In deze zaak, die voor het Gerechtshof Arnhem-Leeuwarden werd behandeld, hebben appellanten [appellante] en [appellant] hoger beroep ingesteld tegen een vonnis van de rechtbank Noord-Nederland. Het hof heeft in een eerder tussenarrest van 31 januari 2023 geoordeeld dat de vorderingen van appellanten toewijsbaar zijn. De zaak betreft renteberekeningen die door de geïntimeerde, Bosma B.V., werden betwist. Het hof heeft partijen de gelegenheid gegeven om hun eigen berekeningen van de achterstallige rente over te leggen. Beide partijen hebben hierop gereageerd met hun berekeningen, waarbij [appellante] aanspraak maakt op € 39.435,05 en [appellant] op € 43.312,52 aan rente, te vermeerderen met wettelijke rente vanaf de dag van dagvaarding.

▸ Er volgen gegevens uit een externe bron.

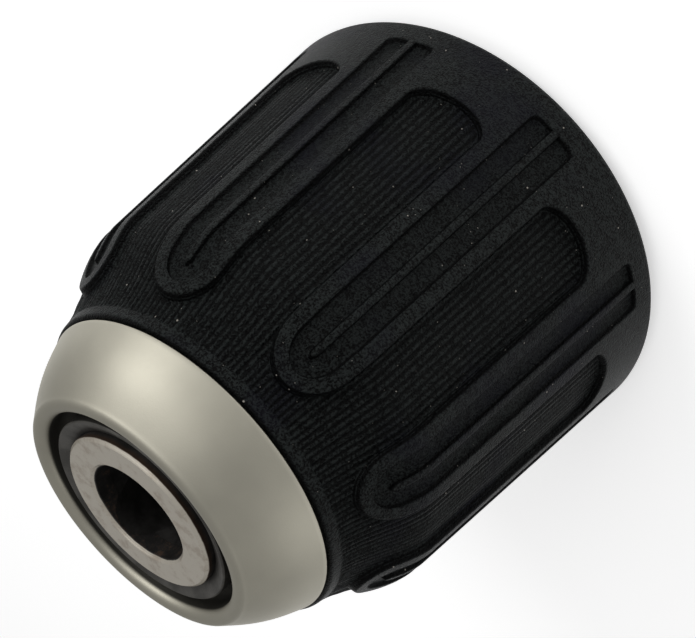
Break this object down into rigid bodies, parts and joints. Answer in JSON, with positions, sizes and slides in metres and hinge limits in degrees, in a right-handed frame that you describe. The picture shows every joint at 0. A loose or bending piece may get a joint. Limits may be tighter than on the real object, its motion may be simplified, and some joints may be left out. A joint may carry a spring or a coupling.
{
  "type": "keyless drill chuck",
  "caption": "Keyless drill chuck with inclined jaws, split nut, ball thrust bearing, ratchet lock, ribbed black grip sleeve and metal nose cap.",
  "frame": {"origin": "centre of the rear face, where the spindle enters", "axes": "+Z along the chuck's axis towards the nose; +Y towards the first jaw"},
  "size_m": [0.0462, 0.0462, 0.0484],
  "materials": {
    "body_steel": "blackened, with a ground tip",
    "jaw_steel": "hardened and oiled",
    "nut_steel": "turned",
    "race_steel": "hardened",
    "ball_steel": "polished",
    "cage_brass": "stamped",
    "spring_steel": "blued",
    "ring_steel": "dark grey oxide",
    "satin_nickel": "satin, bead blasted",
    "grip_plastic": "fine spark texture",
    "cover_plastic": "moulded"
  },
  "bodies": {
    "root": {"chuck_body": "body_steel", "thrust_washer": "race_steel", "ratchet_ring": "race_steel", "front_retaining_ring": "ring_steel", "rear_cover": "cover_plastic", "rear_circlip": "spring_steel"},
    "nut": {"nut_half_a": "nut_steel", "nut_half_b": "nut_steel", "nut_band": "nut_steel", "nut_washer": "race_steel", "lock_spring": "spring_steel"},
    "sleeve": {"grip_sleeve": "grip_plastic", "nose_cap": "satin_nickel", "drive_shell": "race_steel"},
    "pawl": {"lock_pawl": "nut_steel"},
    "bearing": {"bearing_balls": "ball_steel", "ball_cage": "cage_brass"},
    "first_jaw": {"jaw_1": "jaw_steel"},
    "second_jaw": {"jaw_2": "jaw_steel"},
    "third_jaw": {"jaw_3": "jaw_steel"}
  },
  "joints": [
    {"name": "nut_turn", "type": "hinge", "parent": "root", "child": "nut", "pos_m": [0, 0, 0.03], "axis": [0, 0, -1], "range_deg": [0, 3600]},
    {"name": "sleeve_lock", "type": "hinge", "parent": "nut", "child": "sleeve", "pos_m": [0, 0, 0.03], "axis": [0, 0, -1], "range_deg": [0, 20]},
    {"name": "pawl_drop", "type": "slide", "parent": "nut", "child": "pawl", "axis": [-1, 0, 0], "range_m": [0, 0.0005]},
    {"name": "cage_turn", "type": "hinge", "parent": "root", "child": "bearing", "pos_m": [0, 0, 0.0242], "axis": [0, 0, -1], "range_deg": [0, 1800]},
    {"name": "jaw_1_slide", "type": "slide", "parent": "root", "child": "first_jaw", "axis": [0, -0.2924, 0.9563], "range_m": [0, 0.0166]},
    {"name": "jaw_2_slide", "type": "slide", "parent": "root", "child": "second_jaw", "axis": [0.2532, 0.1462, 0.9563], "range_m": [0, 0.0166]},
    {"name": "jaw_3_slide", "type": "slide", "parent": "root", "child": "third_jaw", "axis": [-0.2532, 0.1462, 0.9563], "range_m": [0, 0.0166]}
  ],
  "couplings": [
    {"joint": "pawl_drop", "follows": "sleeve_lock", "m_per_rad": 0.0014324},
    {"joint": "cage_turn", "follows": "nut_turn", "ratio": 0.5},
    {"joint": "jaw_1_slide", "follows": "nut_turn", "m_per_rad": 0.0002642},
    {"joint": "jaw_2_slide", "follows": "nut_turn", "m_per_rad": 0.0002642},
    {"joint": "jaw_3_slide", "follows": "nut_turn", "m_per_rad": 0.0002642}
  ]
}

Bosma B.V. heeft de bedragen niet gemotiveerd betwist, waardoor het hof deze bedragen heeft overgenomen en Bosma B.V. heeft veroordeeld tot betaling. Daarnaast heeft Bosma B.V. verzocht om terug te komen van eerdere beslissingen in het tussenarrest, maar het hof heeft dit verzoek afgewezen, omdat het niet in lijn was met de goede procesorde. Het hof heeft geconcludeerd dat het hoger beroep van appellanten slaagt, het bestreden vonnis wordt vernietigd en Bosma B.V. wordt veroordeeld tot betaling van de gevorderde bedragen, inclusief de proceskosten van de eerste aanleg.
De beslissing van het hof omvat ook de veroordeling van Bosma B.V. in de proceskosten van beide instanties, met specificatie van de kosten die door appellanten zijn gemaakt. Het hof heeft bepaald dat de veroordelingen uitvoerbaar bij voorraad zijn en heeft verdere vorderingen afgewezen.